[JSON records of objects]

++++

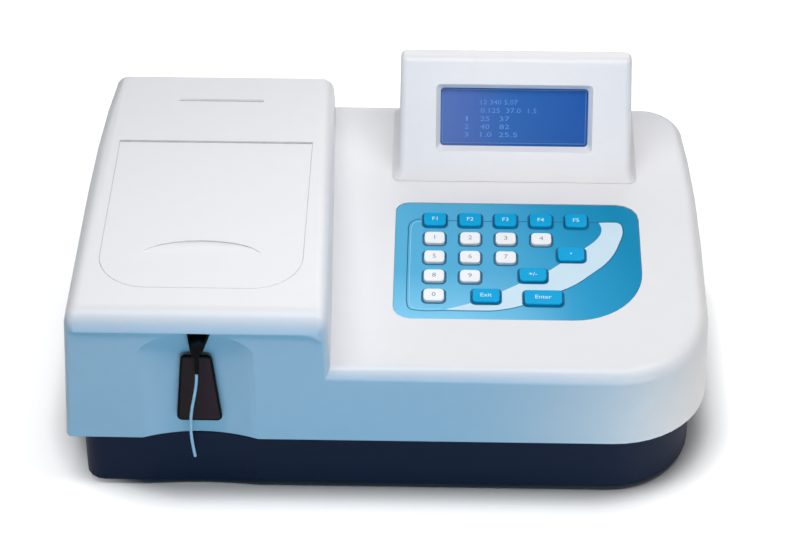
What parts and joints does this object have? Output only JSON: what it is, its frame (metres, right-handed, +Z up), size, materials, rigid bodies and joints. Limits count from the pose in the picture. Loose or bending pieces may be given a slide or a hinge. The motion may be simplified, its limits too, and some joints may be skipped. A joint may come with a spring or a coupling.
{
  "type": "benchtop chemistry analyzer",
  "caption": "Bench-top photometric analyzer with a hinged bay lid over pump, flow cell and printer, a niche with sampling tube and push plate, a keypad and a leaning display hood.",
  "frame": {"origin": "middle of the bounding box in plan, on the bench", "axes": "+X to the user's right, +Y to the back, +Z up; the niche and keypad face -Y"},
  "size_m": [0.42, 0.273, 0.1967],
  "materials": {
    "shell_white": "fine satin texture",
    "base_navy": "satin",
    "liner_grey": "satin",
    "black_plastic": "satin",
    "gloss_black": "gloss",
    "plate_brown": "high gloss",
    "feet_rubber": "matte",
    "platen_rubber": "matte",
    "silicone": "satin, translucent",
    "tube_clear": "translucent",
    "overlay_blue": "printed film, satin gloss",
    "key_blue": "satin gloss",
    "key_white": "satin gloss",
    "lcd_glass": "clear",
    "lcd_blue": "blue display",
    "lamp_glass": "clear quartz",
    "cell_glass": "clear quartz",
    "steel": "brushed",
    "aluminium": "plain",
    "board_green": "solder mask",
    "paper": "matte paper"
  },
  "bodies": {
    "case": {"keypad_overlay": "overlay_blue", "keypad_board": "board_green", "lid_hinge_pin": "steel", "bay_liner": "liner_grey", "printer_frame": "black_plastic", "pump_housing": "liner_grey", "pump_motor": "steel", "pump_line": "silicone", "flow_cell_block": "aluminium", "flow_cell": "cell_glass", "photo_detector": "black_plastic", "lcd_window": "lcd_glass", "lcd_module": "lcd_blue", "fan_frame": "black_plastic", "base_tray": "base_navy", "upper_cover": "shell_white", "foot_front_left": "feet_rubber", "foot_front_right": "feet_rubber", "foot_back_left": "feet_rubber", "foot_back_right": "feet_rubber", "optical_bench": "aluminium", "lamp_housing": "aluminium", "halogen_lamp": "lamp_glass", "filter_motor": "steel", "sipper_nozzle": "gloss_black", "sipper_tube": "tube_clear", "sipper_switch": "black_plastic", "display_hood": "shell_white", "power_inlet": "black_plastic", "serial_port": "steel", "waste_fitting": "liner_grey", "power_supply": "aluminium", "main_board": "board_green"},
    "lid": {"service_lid": "shell_white"},
    "push_plate": {"sipper_plate": "plate_brown"},
    "rocker": {"power_rocker": "black_plastic"},
    "wheel": {"filter_wheel": "black_plastic"},
    "rotor": {"pump_rotor": "shell_white"},
    "fan": {"fan_rotor": "black_plastic"},
    "roll": {"paper_roll": "paper"},
    "platen": {"platen_roller": "platen_rubber"},
    "key_f1_cap": {"key_f1": "key_blue"},
    "key_f2_cap": {"key_f2": "key_blue"},
    "key_f3_cap": {"key_f3": "key_blue"},
    "key_f4_cap": {"key_f4": "key_blue"},
    "key_f5_cap": {"key_f5": "key_blue"},
    "key_1_cap": {"key_1": "key_white"},
    "key_2_cap": {"key_2": "key_white"},
    "key_3_cap": {"key_3": "key_white"},
    "key_4_cap": {"key_4": "key_white"},
    "key_5_cap": {"key_5": "key_white"},
    "key_6_cap": {"key_6": "key_white"},
    "key_7_cap": {"key_7": "key_white"},
    "key_8_cap": {"key_8": "key_white"},
    "key_9_cap": {"key_9": "key_white"},
    "key_0_cap": {"key_0": "key_white"},
    "key_point_cap": {"key_point": "key_blue"},
    "key_sign_cap": {"key_sign": "key_blue"},
    "key_exit_cap": {"key_exit": "key_blue"},
    "key_enter_cap": {"key_enter": "key_blue"}
  },
  "joints": [
    {"name": "lid_hinge", "type": "hinge", "parent": "case", "child": "lid", "pos_m": [-0.12159, 0.04953, 0.14595], "axis": [-1, 0, 0], "range_deg": [0, 80]},
    {"name": "plate_press", "type": "slide", "parent": "case", "child": "push_plate", "axis": [0, 1, 0], "range_m": [0, 0.0012], "stiffness_N_per_m": 400},
    {"name": "rocker_tilt", "type": "hinge", "parent": "case", "child": "rocker", "pos_m": [0.134, 0.1258, 0.025], "axis": [-1, 0, 0], "range_deg": [0, 14]},
    {"name": "wheel_turn", "type": "hinge", "parent": "case", "child": "wheel", "pos_m": [0.02201, -0.06926, 0.06956], "axis": [1, 0, 0], "continuous": true},
    {"name": "pump_turn", "type": "hinge", "parent": "case", "child": "rotor", "pos_m": [-0.1572, -0.06922, 0.08316], "axis": [0, -0.0121, 0.9999], "continuous": true},
    {"name": "fan_spin", "type": "hinge", "parent": "case", "child": "fan", "pos_m": [0.12, 0.12017, 0.08328], "axis": [0, 0.9988, 0.0499], "continuous": true},
    {"name": "roll_turn", "type": "hinge", "parent": "case", "child": "roll", "pos_m": [-0.15009, 0.02436, 0.11864], "axis": [1, 0, 0], "continuous": true},
    {"name": "platen_turn", "type": "hinge", "parent": "case", "child": "platen", "pos_m": [-0.12159, 0.09119, 0.13345], "axis": [1, 0, 0], "continuous": true},
    {"name": "key_f1_press", "type": "slide", "parent": "case", "child": "key_f1_cap", "axis": [0, 0.0843, -0.9964], "range_m": [0, 0.0012], "stiffness_N_per_m": 500},
    {"name": "key_f2_press", "type": "slide", "parent": "case", "child": "key_f2_cap", "axis": [0, 0.0843, -0.9964], "range_m": [0, 0.0012], "stiffness_N_per_m": 500},
    {"name": "key_f3_press", "type": "slide", "parent": "case", "child": "key_f3_cap", "axis": [0, 0.0843, -0.9964], "range_m": [0, 0.0012], "stiffness_N_per_m": 500},
    {"name": "key_f4_press", "type": "slide", "parent": "case", "child": "key_f4_cap", "axis": [0, 0.0843, -0.9964], "range_m": [0, 0.0012], "stiffness_N_per_m": 500},
    {"name": "key_f5_press", "type": "slide", "parent": "case", "child": "key_f5_cap", "axis": [0, 0.0843, -0.9964], "range_m": [0, 0.0012], "stiffness_N_per_m": 500},
    {"name": "key_1_press", "type": "slide", "parent": "case", "child": "key_1_cap", "axis": [0, 0.0843, -0.9964], "range_m": [0, 0.0012], "stiffness_N_per_m": 500},
    {"name": "key_2_press", "type": "slide", "parent": "case", "child": "key_2_cap", "axis": [0, 0.0843, -0.9964], "range_m": [0, 0.0012], "stiffness_N_per_m": 500},
    {"name": "key_3_press", "type": "slide", "parent": "case", "child": "key_3_cap", "axis": [0, 0.0843, -0.9964], "range_m": [0, 0.0012], "stiffness_N_per_m": 500},
    {"name": "key_4_press", "type": "slide", "parent": "case", "child": "key_4_cap", "axis": [0, 0.0843, -0.9964], "range_m": [0, 0.0012], "stiffness_N_per_m": 500},
    {"name": "key_5_press", "type": "slide", "parent": "case", "child": "key_5_cap", "axis": [0, 0.0843, -0.9964], "range_m": [0, 0.0012], "stiffness_N_per_m": 500},
    {"name": "key_6_press", "type": "slide", "parent": "case", "child": "key_6_cap", "axis": [0, 0.0843, -0.9964], "range_m": [0, 0.0012], "stiffness_N_per_m": 500},
    {"name": "key_7_press", "type": "slide", "parent": "case", "child": "key_7_cap", "axis": [0, 0.0843, -0.9964], "range_m": [0, 0.0012], "stiffness_N_per_m": 500},
    {"name": "key_8_press", "type": "slide", "parent": "case", "child": "key_8_cap", "axis": [0, 0.0843, -0.9964], "range_m": [0, 0.0012], "stiffness_N_per_m": 500},
    {"name": "key_9_press", "type": "slide", "parent": "case", "child": "key_9_cap", "axis": [0, 0.0843, -0.9964], "range_m": [0, 0.0012], "stiffness_N_per_m": 500},
    {"name": "key_0_press", "type": "slide", "parent": "case", "child": "key_0_cap", "axis": [0, 0.0843, -0.9964], "range_m": [0, 0.0012], "stiffness_N_per_m": 500},
    {"name": "key_point_press", "type": "slide", "parent": "case", "child": "key_point_cap", "axis": [0, 0.0843, -0.9964], "range_m": [0, 0.0012], "stiffness_N_per_m": 500},
    {"name": "key_sign_press", "type": "slide", "parent": "case", "child": "key_sign_cap", "axis": [0, 0.0843, -0.9964], "range_m": [0, 0.0012], "stiffness_N_per_m": 500},
    {"name": "key_exit_press", "type": "slide", "parent": "case", "child": "key_exit_cap", "axis": [0, 0.0843, -0.9964], "range_m": [0, 0.0012], "stiffness_N_per_m": 500},
    {"name": "key_enter_press", "type": "slide", "parent": "case", "child": "key_enter_cap", "axis": [0, 0.0843, -0.9964], "range_m": [0, 0.0012], "stiffness_N_per_m": 500}
  ],
  "couplings": [
    {"joint": "platen_turn", "follows": "roll_turn", "ratio": 3.6667}
  ]
}
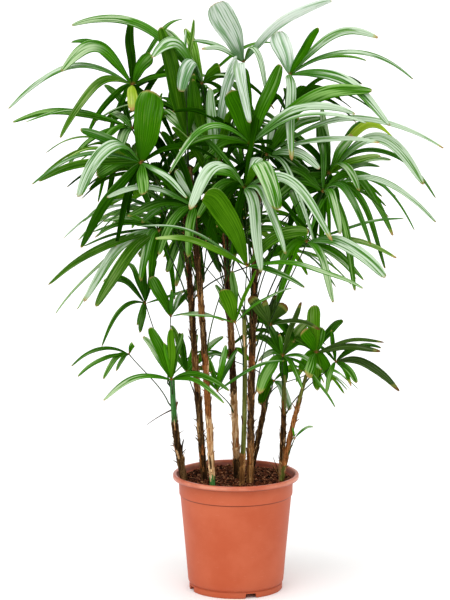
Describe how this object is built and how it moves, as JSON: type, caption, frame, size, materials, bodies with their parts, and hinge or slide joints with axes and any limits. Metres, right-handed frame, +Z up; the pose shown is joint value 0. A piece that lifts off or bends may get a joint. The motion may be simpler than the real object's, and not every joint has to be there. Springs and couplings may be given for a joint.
{
  "type": "potted lady palm",
  "caption": "Clump of slender fibre-clad canes carrying fan-shaped fronds of long pleated fingers, planted in a round tapered pot with a rolled lip.",
  "frame": {"origin": "centre of the pot's flat underside", "axes": "+Z up along the canes, -Y towards the front of the plant, +X to its right"},
  "size_m": [0.9835, 0.6384, 1.3605],
  "materials": {
    "pot": "moulded terracotta-coloured plastic, satin, lightly scuffed",
    "soil": "dark fibrous peat compost, dull and crumbly",
    "cane": "brown woven leaf-sheath fibre over green ringed cane",
    "frond": "pleated green blade, satin on top and paler beneath, with dry tan tips"
  },
  "bodies": {
    "root": {"pot": "pot", "soil": "soil", "cane_1": "cane", "cane_2": "cane", "cane_3": "cane", "cane_4": "cane", "cane_5": "cane", "cane_6": "cane", "cane_7": "cane", "cane_8": "cane", "cane_9": "cane", "frond_back_low": "frond", "frond_behind_01": "frond", "frond_behind_02": "frond", "frond_behind_03": "frond", "frond_behind_04": "frond", "frond_behind_05": "frond", "frond_behind_06": "frond", "frond_behind_07": "frond", "frond_behind_08": "frond", "frond_behind_09": "frond", "frond_behind_10": "frond", "frond_behind_11": "frond", "frond_behind_12": "frond", "frond_behind_13": "frond", "frond_behind_14": "frond", "frond_behind_15": "frond", "frond_behind_16": "frond", "frond_behind_17": "frond", "frond_crown_left": "frond", "frond_crown_right": "frond", "frond_crown_top": "frond", "frond_front_bright": "frond", "frond_front_drooping": "frond", "frond_left_broad": "frond", "frond_left_dark": "frond", "frond_left_low": "frond", "frond_left_pale": "frond", "frond_left_thin": "frond", "frond_low_front": "frond", "frond_low_inner": "frond", "frond_low_left": "frond", "frond_low_outer": "frond", "frond_low_right": "frond", "frond_low_upright": "frond", "frond_middle_dark": "frond", "frond_right_arching": "frond", "frond_right_comb": "frond", "frond_right_dark": "frond", "frond_right_low": "frond", "frond_small_brown": "frond", "frond_small_inner": "frond", "frond_small_middle": "frond", "frond_spear": "frond", "frond_stub_left": "frond", "frond_stub_right": "frond", "frond_tall_left": "frond", "frond_tiny": "frond", "frond_upper_left": "frond", "frond_upright_middle": "frond"}
  },
  "joints": []
}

++++

#### Directions for this task
From the listing above, pick out every line containing "pose".

#### Solution to this task
What parts and joints does this object have? Output only JSON: what it is, its frame (metres, right-handed, +Z up), size, materials, rigid bodies and joints. Limits count from the pose in the picture. Loose or bending pieces may be given a slide or a hinge. The motion may be simplified, its limits too, and some joints may be skipped. A joint may come with a spring or a coupling.
Describe how this object is built and how it moves, as JSON: type, caption, frame, size, materials, bodies with their parts, and hinge or slide joints with axes and any limits. Metres, right-handed frame, +Z up; the pose shown is joint value 0. A piece that lifts off or bends may get a joint. The motion may be simpler than the real object's, and not every joint has to be there. Springs and couplings may be given for a joint.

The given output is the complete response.